Study Design and Results
Our phase 1 study of SNDX-5613 included patients with MLL-rearranged or NPM1-mutant leukemias in two parallel dose-escalation cohorts: those not taking and those taking strong CYP3A4 inhibitors. The primary objectives were to evaluate the safety, maximum tolerable dose, recommended dose to advance to phase 2 study, and the drug’s pharmacokinetic profile. Antileukemic activity and pharmacodynamics were exploratory endpoints. (1)
At the end of October 2021, a total of 59 patients had received at least one dose of the drug, and 10 remained on treatment. The median age of study participants was 47 years. They had received a median of three previous therapies: 42% had previously received venetoclax or transplant. (1)
SNDX-5613 demonstrated dose-proportional pharmacokinetic activity, which increased two- to threefold when administered together with a strong CYP3A4 inhibitor. An assessment of the molecular mechanism of action found that the novel drug disrupted menin binding to chromatin and decreased gene expression associated with leukemia development, consistent with findings established in earlier lab research. (1)
The only dose-limiting toxicities were a grade 3 prolonged QTc interval observed in seven patients (13%), and all were clinically asymptomatic. No ventricular arrhythmias were reported, and no study participants discontinued treatment due to a treatment-related event. Common treatment-related adverse events affecting more than 10% of participants were nausea (27%), vomiting (17%), differentiation syndrome (14%), and diarrhea (12%). (1)
We defined composite complete remission as inclusive of complete remission, complete remission with partial hematologic recovery, complete remission with incomplete platelet recovery, complete remission with incomplete hematologic recovery relative, and a morphologic leukemia-free state. The overall response rate was 61% among patients with MLL-rearranged leukemia (23 of 38 patients) and 38% among those with NPM1-mutant leukemia (3 of 13 patients). (1)
The median time to complete response or complete response with partial hematologic recovery was two months.
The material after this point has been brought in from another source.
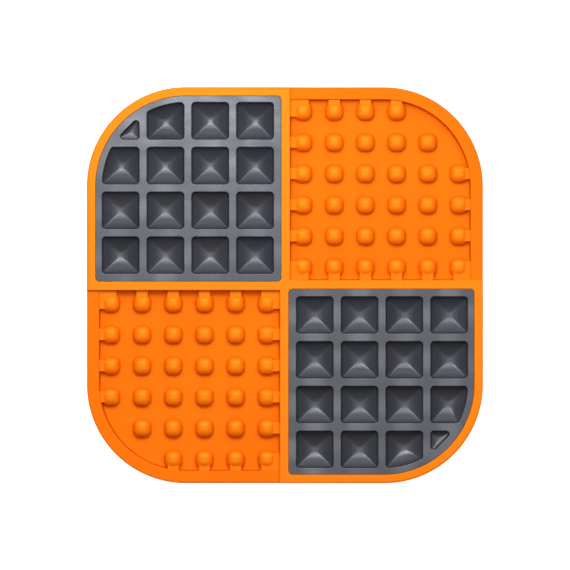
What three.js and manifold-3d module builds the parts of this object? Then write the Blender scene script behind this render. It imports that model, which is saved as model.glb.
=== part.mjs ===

The median duration of response for patients achieving a complete response or complete response with partial hematologic recovery was not reached.
Highly Specialized Care
MSK patients participating in PDD-L phase 1 trials receive care from nurses with specialized training within the Developmental Therapeutics Unit in the David H. Koch Center for Cancer Care. Review our list of phase 1 trials currently recruiting at MSK, including the phase 2 trial of SNDX-5613.
For more information or to refer a patient to a PDD-L trial, please call 646-608-3749.
Learn More About How MSK Is Advancing Leukemia Research and Treatments
MSK researchers recently received a prestigious SPORE (Specialized Programs of Research Excellence) grant from the National Institutes of Health to leverage translational efforts to develop targeted therapies and immunotherapeutic approaches for several molecular subtypes of AML with poor prognoses or no treatment options. Led by physician-scientist Omar Abdel-Wahab, MD, Director of MSK’s CHM and the Edward P. Evans Endowed Chair for Myelodysplastic Syndromes, and Martin Tallman, MD, Chief of the Leukemia Service and the Cassidy Family Endowed Faculty Chair at MSK, the SPORE research team will focus on developing targeted therapies for resistant leukemias and chimeric antigen receptor (CAR) T cell therapies.
The SNDX-5613 trial was funded by Syndax Pharmaceuticals.
Dr. Stein discloses consultancies with the following companies: Foghorn Therapeutics; Blueprint Medicines; Gilead Sciences, Inc.; Abbvie; Janssen Pharmaceuticals; Genentech; Jazz Pharmaceuticals; Bristol Myers Squibb; Celgene; PinotBio; Daiichi Sankyo; Astellas; Novartis; Agios Pharmaceuticals, Inc.; Syros Pharmaceuticals, Inc.; and Syndax Pharmaceuticals.